━━━━━ Listing ━━━━━
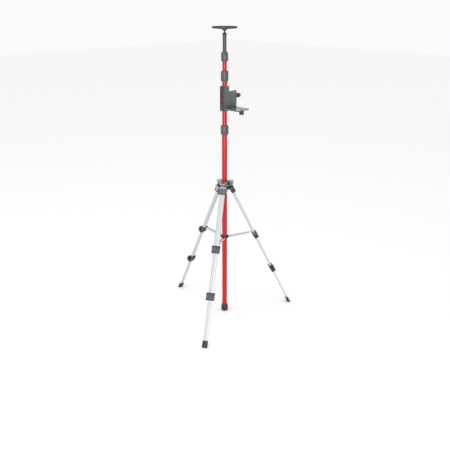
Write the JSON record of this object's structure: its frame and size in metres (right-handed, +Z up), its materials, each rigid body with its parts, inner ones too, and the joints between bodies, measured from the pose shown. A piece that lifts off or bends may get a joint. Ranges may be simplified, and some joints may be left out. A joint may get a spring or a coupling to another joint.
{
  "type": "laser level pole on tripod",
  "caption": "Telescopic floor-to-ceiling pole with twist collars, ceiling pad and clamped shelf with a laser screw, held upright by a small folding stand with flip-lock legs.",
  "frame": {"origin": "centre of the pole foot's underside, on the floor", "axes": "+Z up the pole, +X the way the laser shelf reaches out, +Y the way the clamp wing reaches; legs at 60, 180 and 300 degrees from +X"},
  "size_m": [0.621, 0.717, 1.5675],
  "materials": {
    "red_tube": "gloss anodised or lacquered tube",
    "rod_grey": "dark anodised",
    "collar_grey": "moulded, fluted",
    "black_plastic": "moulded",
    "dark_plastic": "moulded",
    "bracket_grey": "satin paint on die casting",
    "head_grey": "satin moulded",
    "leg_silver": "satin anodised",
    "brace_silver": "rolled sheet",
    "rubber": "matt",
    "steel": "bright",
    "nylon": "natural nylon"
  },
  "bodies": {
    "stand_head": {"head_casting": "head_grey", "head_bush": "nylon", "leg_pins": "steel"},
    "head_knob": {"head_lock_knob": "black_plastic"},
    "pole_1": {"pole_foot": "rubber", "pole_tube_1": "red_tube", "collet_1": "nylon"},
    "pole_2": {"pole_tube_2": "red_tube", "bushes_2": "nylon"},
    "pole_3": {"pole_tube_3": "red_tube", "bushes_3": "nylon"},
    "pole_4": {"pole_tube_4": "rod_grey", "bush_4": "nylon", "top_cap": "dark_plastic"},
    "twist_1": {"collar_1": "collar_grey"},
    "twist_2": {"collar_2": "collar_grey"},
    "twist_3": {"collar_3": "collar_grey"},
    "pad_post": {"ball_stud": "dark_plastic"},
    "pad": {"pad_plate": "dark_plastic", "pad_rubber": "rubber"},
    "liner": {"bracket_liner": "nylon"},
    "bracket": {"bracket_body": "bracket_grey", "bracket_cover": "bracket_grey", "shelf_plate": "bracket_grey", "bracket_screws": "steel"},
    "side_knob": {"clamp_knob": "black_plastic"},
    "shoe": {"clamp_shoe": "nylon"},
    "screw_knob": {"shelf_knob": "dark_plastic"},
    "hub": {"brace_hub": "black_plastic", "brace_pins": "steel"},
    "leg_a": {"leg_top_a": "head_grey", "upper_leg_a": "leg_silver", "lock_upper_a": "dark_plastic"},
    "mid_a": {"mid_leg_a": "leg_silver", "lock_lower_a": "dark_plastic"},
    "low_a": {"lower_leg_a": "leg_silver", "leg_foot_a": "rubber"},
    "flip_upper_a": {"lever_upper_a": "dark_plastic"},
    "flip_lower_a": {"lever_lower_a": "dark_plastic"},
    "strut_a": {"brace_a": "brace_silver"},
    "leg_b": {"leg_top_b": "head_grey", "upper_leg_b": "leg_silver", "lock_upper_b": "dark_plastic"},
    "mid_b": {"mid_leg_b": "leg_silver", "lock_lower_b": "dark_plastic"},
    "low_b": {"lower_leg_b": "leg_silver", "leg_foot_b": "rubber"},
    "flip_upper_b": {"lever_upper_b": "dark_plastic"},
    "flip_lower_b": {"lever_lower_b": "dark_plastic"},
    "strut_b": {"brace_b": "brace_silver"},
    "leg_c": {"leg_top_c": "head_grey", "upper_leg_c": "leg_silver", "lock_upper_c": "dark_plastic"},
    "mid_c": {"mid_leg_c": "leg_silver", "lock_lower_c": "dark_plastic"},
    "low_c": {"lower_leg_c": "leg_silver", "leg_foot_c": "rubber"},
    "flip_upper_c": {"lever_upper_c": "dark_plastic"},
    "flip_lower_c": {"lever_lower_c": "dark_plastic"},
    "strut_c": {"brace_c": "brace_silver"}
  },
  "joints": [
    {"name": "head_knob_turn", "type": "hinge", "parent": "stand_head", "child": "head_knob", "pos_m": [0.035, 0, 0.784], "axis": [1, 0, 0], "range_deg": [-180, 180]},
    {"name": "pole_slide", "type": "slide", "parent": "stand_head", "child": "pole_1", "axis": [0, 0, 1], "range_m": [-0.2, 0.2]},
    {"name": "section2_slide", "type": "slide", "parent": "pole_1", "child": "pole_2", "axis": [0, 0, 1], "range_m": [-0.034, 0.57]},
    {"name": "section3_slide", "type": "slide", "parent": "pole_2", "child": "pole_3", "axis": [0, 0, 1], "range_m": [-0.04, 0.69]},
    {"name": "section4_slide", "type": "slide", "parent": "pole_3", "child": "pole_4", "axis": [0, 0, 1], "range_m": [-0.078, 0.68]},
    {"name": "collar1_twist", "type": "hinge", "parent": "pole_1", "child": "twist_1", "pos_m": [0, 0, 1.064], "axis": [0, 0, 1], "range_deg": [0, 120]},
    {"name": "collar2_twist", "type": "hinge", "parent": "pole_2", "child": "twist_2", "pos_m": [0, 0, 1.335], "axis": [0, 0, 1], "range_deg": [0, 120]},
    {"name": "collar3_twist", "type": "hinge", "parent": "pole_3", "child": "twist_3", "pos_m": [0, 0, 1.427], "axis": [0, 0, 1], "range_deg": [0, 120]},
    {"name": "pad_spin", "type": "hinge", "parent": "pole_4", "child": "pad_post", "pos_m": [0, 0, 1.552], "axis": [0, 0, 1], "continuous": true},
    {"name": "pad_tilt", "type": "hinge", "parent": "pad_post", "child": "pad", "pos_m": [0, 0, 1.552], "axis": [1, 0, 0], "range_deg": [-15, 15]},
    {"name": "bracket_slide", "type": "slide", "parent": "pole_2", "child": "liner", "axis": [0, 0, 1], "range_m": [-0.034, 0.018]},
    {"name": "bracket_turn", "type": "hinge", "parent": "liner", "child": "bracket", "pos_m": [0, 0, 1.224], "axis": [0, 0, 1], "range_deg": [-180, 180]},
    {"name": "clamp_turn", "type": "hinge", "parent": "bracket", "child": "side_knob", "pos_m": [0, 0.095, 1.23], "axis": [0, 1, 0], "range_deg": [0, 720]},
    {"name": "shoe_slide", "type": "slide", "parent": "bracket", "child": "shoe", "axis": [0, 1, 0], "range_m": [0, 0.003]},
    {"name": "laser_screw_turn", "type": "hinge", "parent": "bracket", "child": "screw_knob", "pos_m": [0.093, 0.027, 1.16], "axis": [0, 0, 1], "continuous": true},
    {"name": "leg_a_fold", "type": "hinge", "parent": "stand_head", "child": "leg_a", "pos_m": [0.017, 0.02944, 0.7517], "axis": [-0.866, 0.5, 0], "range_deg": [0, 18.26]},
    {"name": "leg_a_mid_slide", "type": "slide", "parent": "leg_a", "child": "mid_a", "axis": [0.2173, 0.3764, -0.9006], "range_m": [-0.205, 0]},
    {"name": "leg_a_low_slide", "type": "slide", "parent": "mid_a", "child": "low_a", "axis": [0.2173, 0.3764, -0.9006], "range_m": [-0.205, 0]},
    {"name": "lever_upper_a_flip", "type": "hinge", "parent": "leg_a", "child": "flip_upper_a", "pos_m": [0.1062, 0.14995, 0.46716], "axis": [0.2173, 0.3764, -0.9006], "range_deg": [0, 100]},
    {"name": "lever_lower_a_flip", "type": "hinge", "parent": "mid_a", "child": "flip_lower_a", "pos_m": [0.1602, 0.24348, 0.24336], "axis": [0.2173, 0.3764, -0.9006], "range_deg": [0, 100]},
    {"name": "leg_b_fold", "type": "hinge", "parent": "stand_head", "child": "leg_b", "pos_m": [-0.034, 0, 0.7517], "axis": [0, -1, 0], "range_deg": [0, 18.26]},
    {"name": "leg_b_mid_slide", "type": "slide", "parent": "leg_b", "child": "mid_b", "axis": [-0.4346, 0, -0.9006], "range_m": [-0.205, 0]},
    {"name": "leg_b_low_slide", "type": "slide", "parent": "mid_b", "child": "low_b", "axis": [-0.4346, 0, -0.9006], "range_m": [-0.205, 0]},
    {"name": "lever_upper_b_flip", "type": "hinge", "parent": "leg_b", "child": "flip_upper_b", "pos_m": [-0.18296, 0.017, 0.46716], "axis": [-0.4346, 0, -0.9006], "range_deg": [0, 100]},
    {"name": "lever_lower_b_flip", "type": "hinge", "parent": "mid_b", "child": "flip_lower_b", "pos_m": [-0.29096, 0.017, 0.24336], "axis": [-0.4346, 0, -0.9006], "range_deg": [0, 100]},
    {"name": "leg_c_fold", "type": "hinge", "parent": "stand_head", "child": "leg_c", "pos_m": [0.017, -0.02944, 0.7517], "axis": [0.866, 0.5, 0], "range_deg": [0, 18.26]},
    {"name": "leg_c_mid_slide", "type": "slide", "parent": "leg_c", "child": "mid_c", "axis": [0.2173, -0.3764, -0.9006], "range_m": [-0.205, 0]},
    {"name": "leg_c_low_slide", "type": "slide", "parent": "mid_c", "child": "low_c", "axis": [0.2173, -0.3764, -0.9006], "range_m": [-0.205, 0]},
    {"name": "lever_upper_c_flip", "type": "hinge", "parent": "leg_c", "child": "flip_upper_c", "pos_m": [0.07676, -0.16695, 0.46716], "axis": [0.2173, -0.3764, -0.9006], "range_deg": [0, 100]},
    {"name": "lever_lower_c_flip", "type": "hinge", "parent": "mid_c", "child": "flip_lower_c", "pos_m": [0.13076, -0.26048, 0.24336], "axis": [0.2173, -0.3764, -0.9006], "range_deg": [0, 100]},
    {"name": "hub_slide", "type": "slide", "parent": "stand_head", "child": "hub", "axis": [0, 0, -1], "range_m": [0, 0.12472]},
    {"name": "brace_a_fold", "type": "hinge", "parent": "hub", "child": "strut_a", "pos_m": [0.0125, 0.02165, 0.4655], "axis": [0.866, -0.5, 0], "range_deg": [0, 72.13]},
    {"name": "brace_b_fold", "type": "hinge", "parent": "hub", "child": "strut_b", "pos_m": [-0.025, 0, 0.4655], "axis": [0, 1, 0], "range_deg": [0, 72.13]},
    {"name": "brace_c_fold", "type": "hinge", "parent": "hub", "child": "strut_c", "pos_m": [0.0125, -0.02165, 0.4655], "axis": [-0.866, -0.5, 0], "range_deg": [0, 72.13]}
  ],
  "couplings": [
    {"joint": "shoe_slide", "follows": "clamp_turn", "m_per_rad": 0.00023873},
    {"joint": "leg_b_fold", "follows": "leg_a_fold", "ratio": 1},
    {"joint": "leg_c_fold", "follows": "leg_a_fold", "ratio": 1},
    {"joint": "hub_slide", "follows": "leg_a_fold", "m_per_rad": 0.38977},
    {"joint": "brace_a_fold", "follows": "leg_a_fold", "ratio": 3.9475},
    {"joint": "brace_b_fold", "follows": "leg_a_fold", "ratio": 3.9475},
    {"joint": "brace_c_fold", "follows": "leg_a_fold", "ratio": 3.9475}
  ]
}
━━━━━
━━━━━ Listing ━━━━━
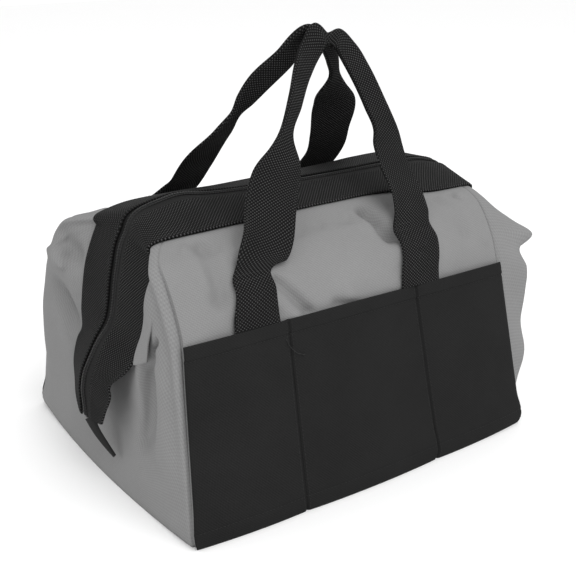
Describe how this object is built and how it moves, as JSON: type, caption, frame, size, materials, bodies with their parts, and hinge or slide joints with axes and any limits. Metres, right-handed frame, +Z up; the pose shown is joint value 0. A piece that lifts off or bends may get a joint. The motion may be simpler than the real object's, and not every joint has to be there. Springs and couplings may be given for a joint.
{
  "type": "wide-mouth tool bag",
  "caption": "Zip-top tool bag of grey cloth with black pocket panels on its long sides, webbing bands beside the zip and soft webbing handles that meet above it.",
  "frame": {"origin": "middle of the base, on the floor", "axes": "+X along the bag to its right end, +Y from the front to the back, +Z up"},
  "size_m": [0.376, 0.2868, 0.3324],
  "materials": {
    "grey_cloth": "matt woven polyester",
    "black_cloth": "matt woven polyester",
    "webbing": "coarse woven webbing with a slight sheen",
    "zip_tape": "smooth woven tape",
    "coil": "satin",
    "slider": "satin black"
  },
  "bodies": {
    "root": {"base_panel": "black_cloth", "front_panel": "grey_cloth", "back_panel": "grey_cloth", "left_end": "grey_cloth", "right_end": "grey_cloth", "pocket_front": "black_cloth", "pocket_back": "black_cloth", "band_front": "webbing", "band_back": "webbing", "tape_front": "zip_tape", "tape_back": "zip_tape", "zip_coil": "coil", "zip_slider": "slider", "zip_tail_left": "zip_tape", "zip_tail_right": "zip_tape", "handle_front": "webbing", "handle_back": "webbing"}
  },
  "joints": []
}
━━━━━
What is expected:
Every line above that contains the word "lifts" should be reported.

Completed task:
Write the JSON record of this object's structure: its frame and size in metres (right-handed, +Z up), its materials, each rigid body with its parts, inner ones too, and the joints between bodies, measured from the pose shown. A piece that lifts off or bends may get a joint. Ranges may be simplified, and some joints may be left out. A joint may get a spring or a coupling to another joint.
Describe how this object is built and how it moves, as JSON: type, caption, frame, size, materials, bodies with their parts, and hinge or slide joints with axes and any limits. Metres, right-handed frame, +Z up; the pose shown is joint value 0. A piece that lifts off or bends may get a joint. The motion may be simpler than the real object's, and not every joint has to be there. Springs and couplings may be given for a joint.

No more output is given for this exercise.